■ **Objective**:
Find the lines of data that contain the string "finishes", then list them.

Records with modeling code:
## BEGIN
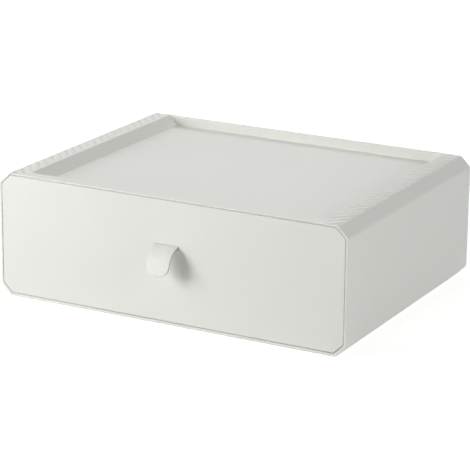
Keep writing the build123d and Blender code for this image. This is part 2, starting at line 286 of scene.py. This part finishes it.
def pad_rubber_material():
    """Dull grey rubber with a little dust and a pimpled skin."""
    material, shader = blank_material("pad_rubber")
    place = add_node(material, "ShaderNodeTexCoord").outputs["Object"]
    dust = mottled(material, place, DUST_SCALE, low=0.85, high=1.2)
    wire(material, shaded_colour(material, RUBBER_GREY, dust), shader.inputs["Base Color"])
    dullness = mottled(material, place, DULLNESS_SCALE, low=0.7, high=0.9)
    wire(material, dullness, shader.inputs["Roughness"])
    pimples = mottled(material, place, RUBBER_SKIN_SCALE, low=0.0, high=1.0)
    skin = bumped(material, pimples, RUBBER_SKIN_STRENGTH, RUBBER_SKIN_DEPTH)
    wire(material, skin, shader.inputs["Normal"])
    return material


pad_rubber = pad_rubber_material()
print("made", pad_rubber.name)

# %% Screw zinc
ZINC_GREY = (0.56, 0.57, 0.58)
CRYSTAL_SCALE, ZINC_GLOSS_SCALE = 1600.0, 500.0
CRYSTAL_DARK, CRYSTAL_BRIGHT = 0.85, 1.12


def screw_zinc_material():
    """Zinc plating whose brightness changes from crystal to crystal."""
    material, shader = blank_material("screw_zinc")
    shader.inputs["Metallic"].default_value = 1.0
    place = add_node(material, "ShaderNodeTexCoord").outputs["Object"]
    crystals = add_node(material, "ShaderNodeTexVoronoi", {"Scale": CRYSTAL_SCALE})
    wire(material, place, crystals.inputs["Vector"])
    spread = add_node(material, "ShaderNodeMapRange", {
        "To Min": CRYSTAL_DARK, "To Max": CRYSTAL_BRIGHT,
    })
    wire(material, crystals.outputs["Distance"], spread.inputs["Value"])
    colour = shaded_colour(material, ZINC_GREY, spread.outputs["Result"])
    wire(material, colour, shader.inputs["Base Color"])
    gloss = mottled(material, place, ZINC_GLOSS_SCALE, low=0.24, high=0.42)
    wire(material, gloss, shader.inputs["Roughness"])
    return material


screw_zinc = screw_zinc_material()
print("made", screw_zinc.name)

# %% [markdown]
# Dressing the frame's pieces
# The rigid pieces already have their true shapes, so they only change material. The list pairs
# each piece with the finish it has on the real box. Clicking through the pieces would do it too,
# but a list of names stops the script when a name is missing.

# %% Dress the rigid pieces
finishes = {
    "casing_shell": casing_plastic,
    "drawer_tray": drawer_plastic,
    "drawer_front": front_plastic,
    "front_screws": screw_zinc,
    "strap_keeper": keeper_plastic,
    "strap_screws": screw_zinc,
}
for name in nodes:
    if name.startswith("foot_pad"):
        finishes[name] = pad_rubber
for name, material in finishes.items():
    mesh = nodes[name].data
    mesh.materials.clear()
    mesh.materials.append(material)
print("dressed", len(finishes), "pieces")

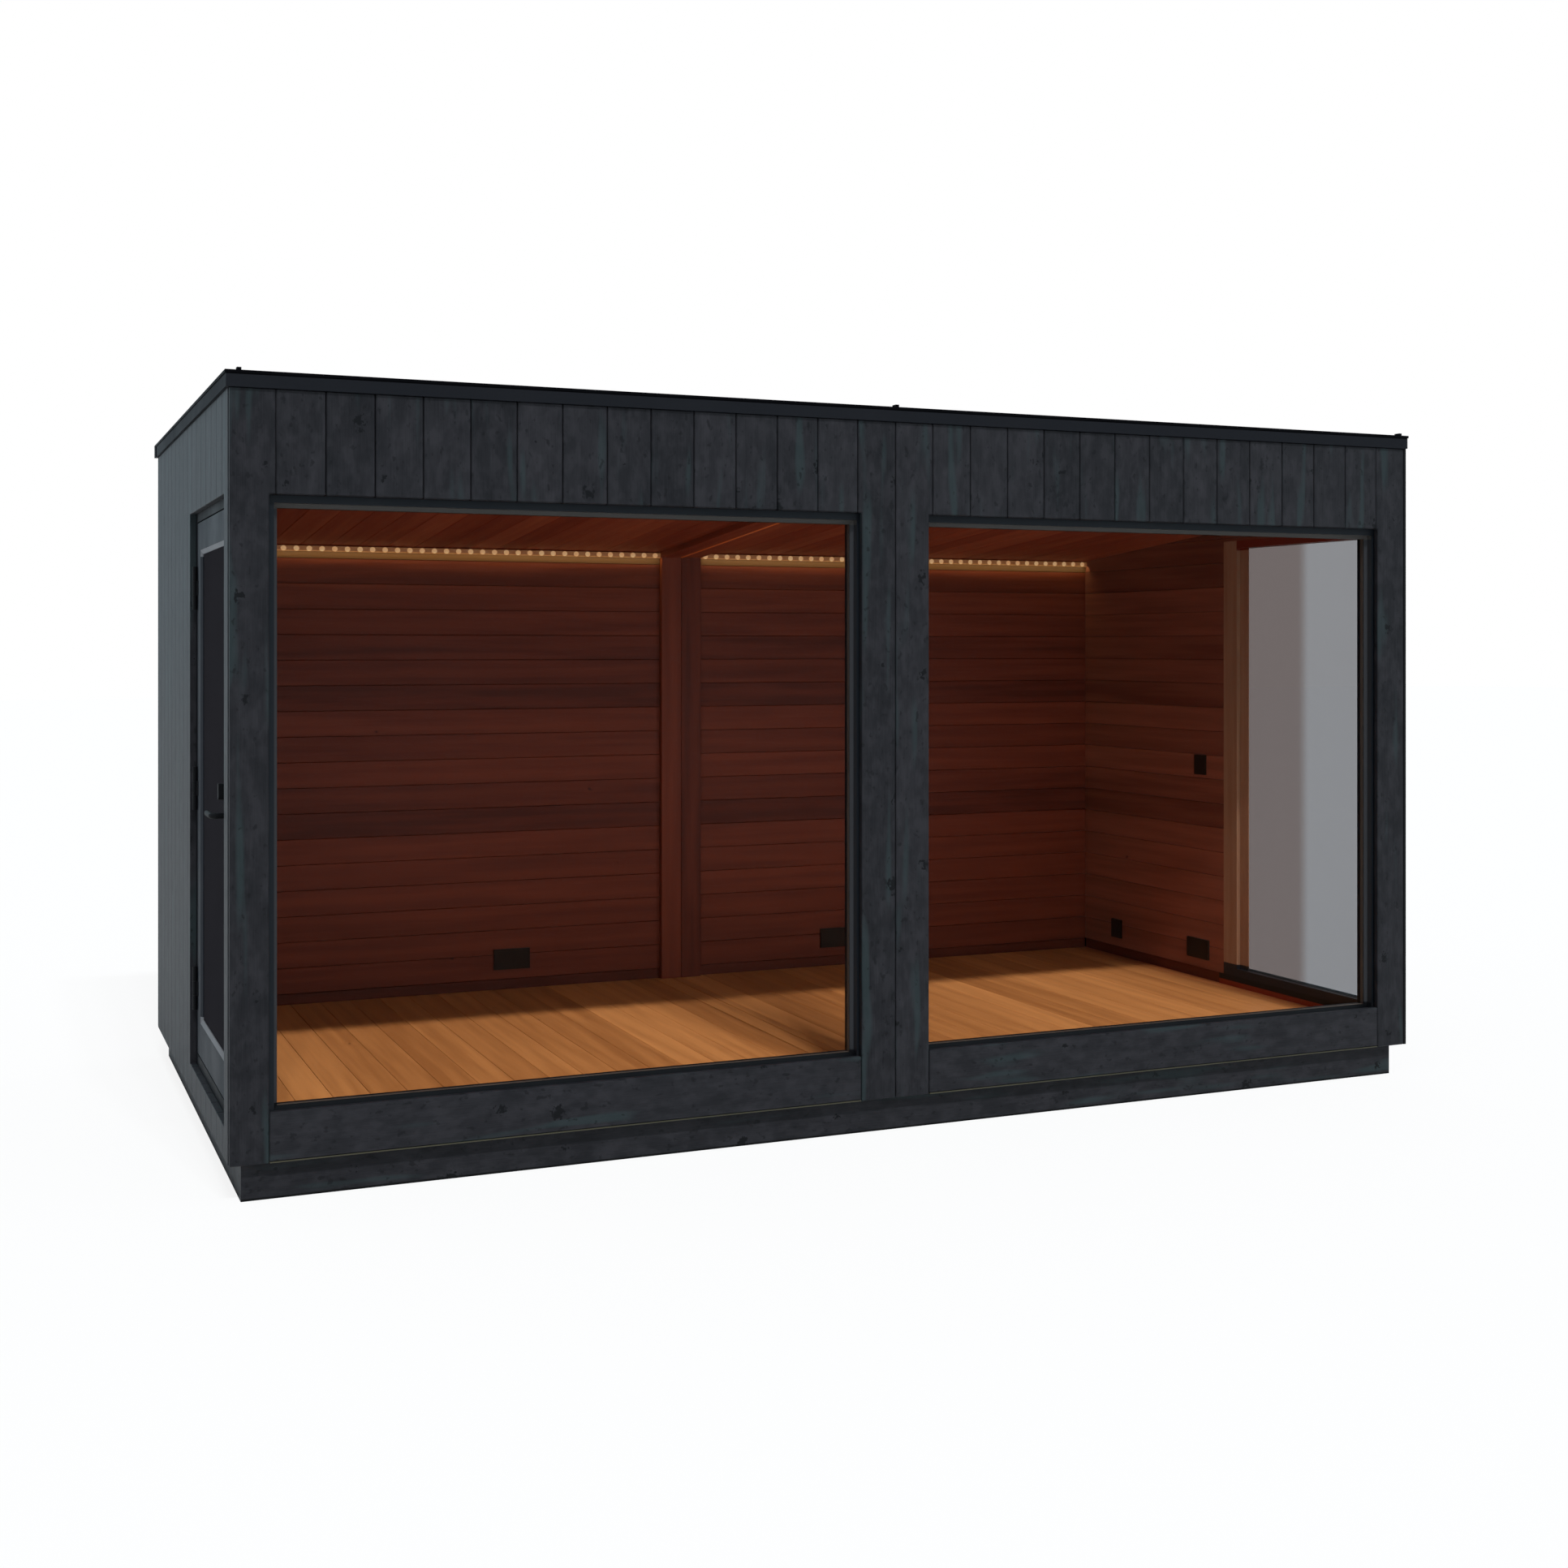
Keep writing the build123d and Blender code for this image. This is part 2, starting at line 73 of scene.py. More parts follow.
# The corner and middle boards are wide over a front window and narrow beside it
CORNER_WIDE = 0.1375
CORNER_NARROW = {-1: 0.118, 1: 0.130}
MIDDLE_WIDE = 0.1445
MIDDLE_NARROW = 0.1305

# Unstained edge under the sill boards, and the strip at the right corner, black as painted shade
RAW_EDGE = 0.004
RAW_EDGE_GAP = 0.0004
RAW_EDGE_AHEAD = 0.0008
CORNER_STRIP = 0.0105
CORNER_LAP = 0.001

# Boards inside
WALL_PITCH = 0.107
LEAST_ROW = 0.01
CEILING_PITCH = 0.118
LINING_GAP = 0.0014
LINING_EDGE = 0.0013
SKIRTING_INSET = 0.004
SKIRTING_GAP = 0.001
JOINT_GAP = 0.001
BEAM_BOARD = 0.025
SEAM_WIDTH = 0.012
SEAM_DROP = 0.027
SEAM_DEPTH = 0.003

# Floor boards, with two wider seams beside the module joint
FLOOR_PITCH = 0.121
FLOOR_EDGE = 0.0012
FLOOR_SEAMS = (-0.124, -0.045)
WIDE_SEAM = 0.005
FIRST_FLOOR_BOARD = 0.114
FLOOR_JOINT = 0.0004

# Strip lights: a row of dots on a lens over a moulding, and a lamp that stands in for their glow
LED_PITCH = 0.052
LED_RADIUS = 0.0105
LED_SHAPE = (1.2, 0.35, 1.1)
LED_SIDES = 10
LED_RINGS = 6
LENS_SHARE = 0.15
LENS_RISE = 0.010
LENS_AHEAD = 0.001
LENS_DEPTH = 0.0005
MOULDING = 0.028
MOULDING_AHEAD = 0.002
MOULDING_DEPTH = 0.003
GLOW_POWER = 0.85
GLOW_COLOUR = (1.0, 1.0, 0.55)
GLOW_REACH = 0.013
GLOW_DROP = 0.001
GLOW_WIDTH = 0.01
GLOW_TILT = math.radians(30)

# Parts of the windows
SPACER = 0.010
SPACER_INSET = 0.001
PANE_FACE = 0.004
POST_BEAD = 0.060
POST_BEAD_DEPTH = 0.003
POST_BEAD_GAP = 0.0002
DARKER_BACK_EDGE = -0.615
DARKER_BACK_BLUR = 0.025

# Edges of pieces too small for a rounder one
STRIP_EDGE = 0.0008
RAW_EDGE_ROUND = 0.0006
SKIRTING_EDGE = 0.001
BEAD_EDGE = 0.0005
SPACER_EDGE = 0.0003
LENS_EDGE = 0.0001

# Heights at which a paint changes
GROUND_SHADE_TOP = 0.007
SILL_SHADE_TOP = 0.214
PARAPET_FOOT = 2.2

# Distances from a piece's edge or face at which its paint changes
TRIM_SHADED_SIDE = 0.002
TRIM_CAP = 0.012
FRAME_BEAD_DEPTHS = (0.002, 0.04)
FRAME_BEAD_STEP = 0.022
FRAME_END = 0.04
DOOR_BEAD_DEPTHS = (0.0004, 0.012)
DOOR_BEAD_SIDE = 0.005
DOOR_BEAD_REACH = 0.02
JAMB_SIDE = 0.01
JAMB_SHADED_HEAD = 0.02
JAMB_FOOT = 0.03
SILL_FACE = 0.01
SPACER_FOOT = 0.02


# Materials

class Nodes:
    """Short calls for the nodes of one node tree."""

    def __init__(self, tree):
        self.tree = tree

    def put(self, socket, value):
        """Sets a socket, or links it where the value is another node's output."""
        if isinstance(value, bpy.types.NodeSocket):
            self.tree.links.new(value, socket)
        else:
            socket.default_value = value

    def node(self, kind, inputs=(), **settings):
        made = self.tree.nodes.new("ShaderNode" + kind)
        for key, value in settings.items():
            setattr(made, key, value)
        for key, value in dict(inputs).items():
            self.put(made.inputs[key], value)
        return made

    def math(self, operation, a, b=0.0, clamp=False):
        return self.node("Math", {0: a, 1: b}, operation=operation, use_clamp=clamp).outputs[0]

    def mix(self, factor, a, b):
        """Colour a, carried over to colour b by a factor."""
        made = self.node("Mix", data_type="RGBA")
        self.put(made.inputs["Factor"], factor)
        for socket, value in ((made.inputs[6], a), (made.inputs[7], b)):
            self.put(socket, value)
        return made.outputs[2]


class Shader(Nodes):
    """A new material and short calls for the nodes that the materials share."""

    def __init__(self, name):
        self.material = bpy.data.materials.new(name)
        self.material.use_nodes = True
        super().__init__(self.material.node_tree)
        self.main = self.tree.nodes["Principled BSDF"]

    def vector(self, operation, a, b):
        return self.node("VectorMath", {0: a, 1: b}, operation=operation).outputs["Vector"]

    def ramp(self, value, low, high, start=0.0, end=1.0):
        """value from low to high, carried over to start to end and held there."""
        inputs = {"Value": value, "From Min": low, "From Max": high, "To Min": start, "To Max": end}
        return self.node("MapRange", inputs, interpolation_type="SMOOTHSTEP").outputs["Result"]

    def noise(self, vector, scale=1.0, detail=3.0, roughness=0.55):
        inputs = {"Vector": vector, "Scale": scale, "Detail": detail, "Roughness": roughness}
        return self.node("TexNoise", inputs).outputs[0]

    def stretched(self, vector, along, across, through=None):
        return self.vector("MULTIPLY", vector, (along, across, across if through is None else through))

    def axis(self, vector, number):
        return self.node("SeparateXYZ", {0: vector}).outputs[number]

    def frame_place(self):
        """Place in the frame."""
        return self.node("TexCoord").outputs["Object"]

    def wood_place(self, order):
        """Place along, across and through the wood, and its tone.

        Both come from the board, where each has a start and a tone of its own. With an order of the
        frame's axes, such as ZXY, the place follows those and the tone is a middle one.
        """
        if not order:
            place = self.node("Attribute", attribute_name="grain").outputs["Vector"]
            return place, self.node("Attribute", attribute_name="tone").outputs["Fac"]
        split = self.node("SeparateXYZ", {0: self.frame_place()})
        joined = self.node("CombineXYZ")
        for socket, axis in zip(joined.inputs, order):
            self.put(socket, split.outputs[axis])
        return joined.outputs[0], 0.5

    def inside(self, low, high):
        """1 between two corners in the frame, and 0 outside them."""
        half = [(b - a) / 2 for a, b in zip(low, high)]
        middle = [(a + b) / 2 for a, b in zip(low, high)]
        offset = self.vector("SUBTRACT", self.frame_place(), middle)
        share = self.node("SeparateXYZ", {0: self.vector("DIVIDE", offset, half)})
        reach = [self.math("ABSOLUTE", share.outputs[axis]) for axis in range(3)]
        furthest = self.math("MAXIMUM", self.math("MAXIMUM", reach[0], reach[1]), reach[2])
        return self.math("LESS_THAN", furthest, 1.0)

    def painted(self, base, patches):
        """The base colour under patches of other paint."""
        for low, high, paint in patches:
            base = self.mix(self.inside(low, high), base, paint)
        return base

    def bump(self, height, strength, distance):
        made = self.node("Bump", {"Height": height, "Strength": strength, "Distance": distance})
        self.put(self.main.inputs["Normal"], made.outputs[0])

    def done(self, **inputs):
        for key, value in inputs.items():
            self.put(self.main.inputs[key.replace("_", " ")], value)
        return self.material

    def mixed(self, share, other):
        """The material with another shader over the main one, by a share."""
        surface = self.node("MixShader", {0: share, 1: self.main.outputs[0], 2: other.outputs[0]})
        self.put(self.tree.nodes["Material Output"].inputs["Surface"], surface.outputs[0])
        return self.material


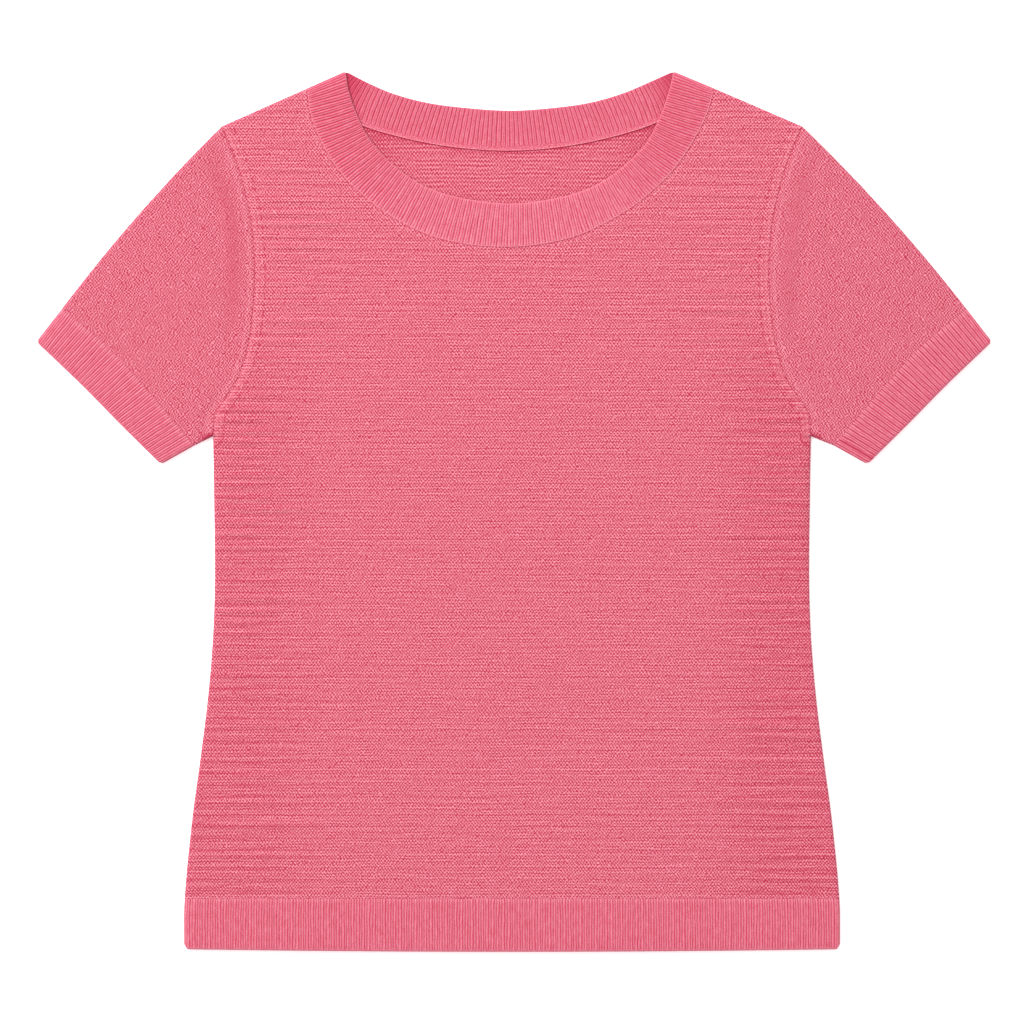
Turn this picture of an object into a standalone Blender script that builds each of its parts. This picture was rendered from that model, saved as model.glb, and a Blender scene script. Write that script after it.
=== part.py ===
"""Short-sleeved crew neck sweater in fine knit, laid flat with its front up.

The front lies on the back, one knit wall over the other, and the sleeves lie out to
the sides.  +X is the wearer's left, +Y runs from the hem to the neck, and +Z is up.
Sizes are in millimetres, and the meshes are written in metres.  "Across" is measured
from the centre line and "up" from the middle of the lower edge.
"""

import math
from collections import namedtuple

import bmesh
import bpy
from mathutils import Vector
from mathutils.geometry import interpolate_bezier

MM = 0.001

# Cloth and seams
KNIT_WALL = 1.6
LAYER_GAP = 1.0
SEAM_GAP = 0.3
NECK_CHORD_ROOM = 0.2

# Overall plan
LENGTH = 601.2
HEM_DEPTH = 36.2
HEM_BOW = 1.8
HEM_CORNER = 3.4
CUFF_CORNER = 3.0

# Ribs: their number on each face, and their relief
HEM_RIBS = 126
CUFF_RIBS = 35
NECK_FRONT_RIBS = 100
NECK_BACK_RIBS = 74
RIB_RISE = 0.6
BACK_RIB_RISE = 0.4
CREST_START = 0.2
CREST_END = 0.8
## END
■ **Task result**:
Keep writing the build123d and Blender code for this image. This is part 2, starting at line 286 of scene.py. This part finishes it.
finishes = {
        finishes[name] = pad_rubber
for name, material in finishes.items():
print("dressed", len(finishes), "pieces")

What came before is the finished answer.